Où y a-t-il nécessité d’agir ?

La CPI a besoin de plus de 122 États signataires. C’est déjà un beau chiffre mais les Nations unies comptent 193 membres. Et nous avons besoin d’un soutien matériel et financier. On attend d’un côté que la CPI rende justice dans le monde entier mais, d’un autre côté, le soutien financier fait défaut. Nous avons besoin de l’aide d’autant de pays que possible pour les arrestations, avec des commandos spéciaux par exemple, pour la réunion des preuves et pour le gel des comptes bancaires. Le seigneur de guerre congolais Jean-Pierre Bemba, dont la fortune est estimée à 400 millions de dollars par les observateurs internationaux, reçoit l’aide judiciaire pour son procès devant la CPI. Et cela uniquement parce que nous ne parvenons à trouver ses comptes.

À partir de 2017, la CPI poursuivra aussi les 
« crimes d’agression » récemment intégrés au Statut de Rome. Pourquoi ce développement est-il important ?

L’emploi agressif de la violence armée induit par 
une politique de pouvoir brutale conduit immanquablement aux crimes contre l’humanité. Nous devons parvenir à ce que faire la guerre – à de très rares 
exceptions prévues par la Charte des Nations unies – soit passible de peine. Même si tous les pays n’ont pas complètement ratifié le Statut de Rome : à partir de 2017, 
le monde entier pourra poser une question embarassante aux 
responsables d’actions militaires agressives : ont-ils commis un crime d’agression.

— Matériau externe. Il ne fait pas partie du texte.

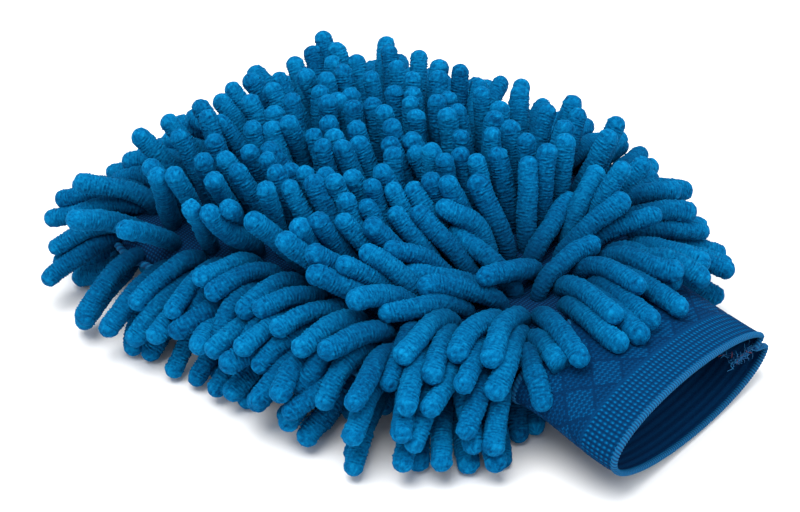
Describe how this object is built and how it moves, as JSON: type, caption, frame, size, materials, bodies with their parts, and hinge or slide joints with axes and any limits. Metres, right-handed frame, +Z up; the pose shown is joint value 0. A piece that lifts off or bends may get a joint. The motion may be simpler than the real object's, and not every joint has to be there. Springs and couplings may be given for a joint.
{
  "type": "wash mitt",
  "caption": "Chenille microfibre wash mitt: a soft pocket for the hand, covered all over in thick pile fingers, with an open knitted elastic cuff.",
  "frame": {"origin": "middle of the mitt's footprint, on the surface that the palm pile rests on", "axes": "+X across the hand, +Y from the cuff's mouth to the fingertips, +Z up out of the back of the hand"},
  "size_m": [0.1936, 0.2428, 0.0635],
  "materials": {
    "chenille_pile": "matt, soft microfibre chenille",
    "ground_fabric": "matt warp-knitted backing",
    "cuff_knit": "matt elastic jacquard knit",
    "seam_thread": "soft sheen polyester thread"
  },
  "bodies": {
    "root": {"back_panel": "ground_fabric", "palm_panel": "ground_fabric", "perimeter_seam": "seam_thread", "cuff_band": "cuff_knit", "cuff_selvedge": "seam_thread", "cuff_attaching_seam": "seam_thread", "cuff_join_seam": "cuff_knit", "cuff_join_fray": "chenille_pile", "back_pile_row_01": "chenille_pile", "back_pile_row_02": "chenille_pile", "back_pile_row_03": "chenille_pile", "back_pile_row_04": "chenille_pile", "back_pile_row_05": "chenille_pile", "back_pile_row_06": "chenille_pile", "back_pile_row_07": "chenille_pile", "back_pile_row_08": "chenille_pile", "back_pile_row_09": "chenille_pile", "back_pile_row_10": "chenille_pile", "back_pile_row_11": "chenille_pile", "back_pile_row_12": "chenille_pile", "back_pile_row_13": "chenille_pile", "back_pile_row_14": "chenille_pile", "back_pile_row_15": "chenille_pile", "palm_pile_row_01": "chenille_pile", "palm_pile_row_02": "chenille_pile", "palm_pile_row_03": "chenille_pile", "palm_pile_row_04": "chenille_pile", "palm_pile_row_05": "chenille_pile", "palm_pile_row_06": "chenille_pile", "palm_pile_row_07": "chenille_pile", "palm_pile_row_08": "chenille_pile", "palm_pile_row_09": "chenille_pile", "palm_pile_row_10": "chenille_pile", "palm_pile_row_11": "chenille_pile", "palm_pile_row_12": "chenille_pile", "palm_pile_row_13": "chenille_pile", "palm_pile_row_14": "chenille_pile", "palm_pile_row_15": "chenille_pile", "upper_edge_pile_left_heel": "chenille_pile", "upper_edge_pile_left_side": "chenille_pile", "upper_edge_pile_left_corner": "chenille_pile", "upper_edge_pile_right_heel": "chenille_pile", "upper_edge_pile_right_side": "chenille_pile", "upper_edge_pile_right_corner": "chenille_pile", "upper_edge_pile_fingertips": "chenille_pile", "middle_edge_pile_left_heel": "chenille_pile", "middle_edge_pile_left_side": "chenille_pile", "middle_edge_pile_left_corner": "chenille_pile", "middle_edge_pile_right_heel": "chenille_pile", "middle_edge_pile_right_side": "chenille_pile", "middle_edge_pile_right_corner": "chenille_pile", "middle_edge_pile_fingertips": "chenille_pile", "lower_edge_pile_left_heel": "chenille_pile", "lower_edge_pile_left_side": "chenille_pile", "lower_edge_pile_left_corner": "chenille_pile", "lower_edge_pile_right_heel": "chenille_pile", "lower_edge_pile_right_side": "chenille_pile", "lower_edge_pile_right_corner": "chenille_pile", "lower_edge_pile_fingertips": "chenille_pile"}
  },
  "joints": []
}
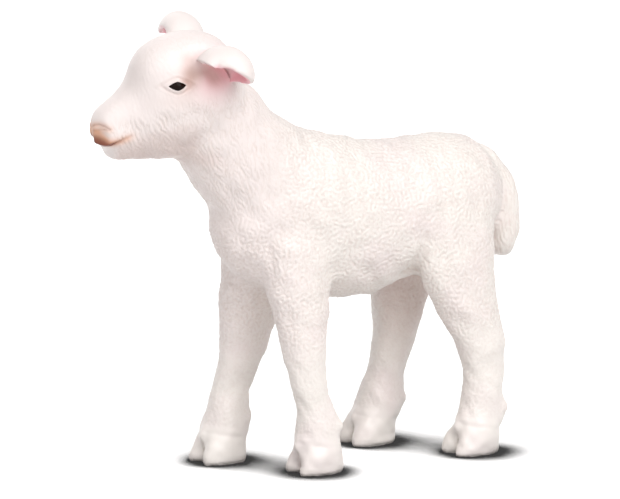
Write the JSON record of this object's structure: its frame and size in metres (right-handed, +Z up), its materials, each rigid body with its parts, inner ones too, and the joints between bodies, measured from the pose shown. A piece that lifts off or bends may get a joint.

Interview : Johannes Göbel

Hans-Peter Kaul

Rares sont ceux qui ont autant travaillé à la création de la Cour pénale internationale à La Haye que le juge allemand Hans-Peter Kaul. Lors de la conférence qui décida de la création de la CPI à Rome en 1998, Kaul, en sa qualité de chef de la délégation allemande, contribua largement à ce que 120 pays votent le statut de la cour. Le 11 mars 2003, Hans-Peter Kaul fut l’un des 18 premiers juges assermentés par la Cour pénale internationale.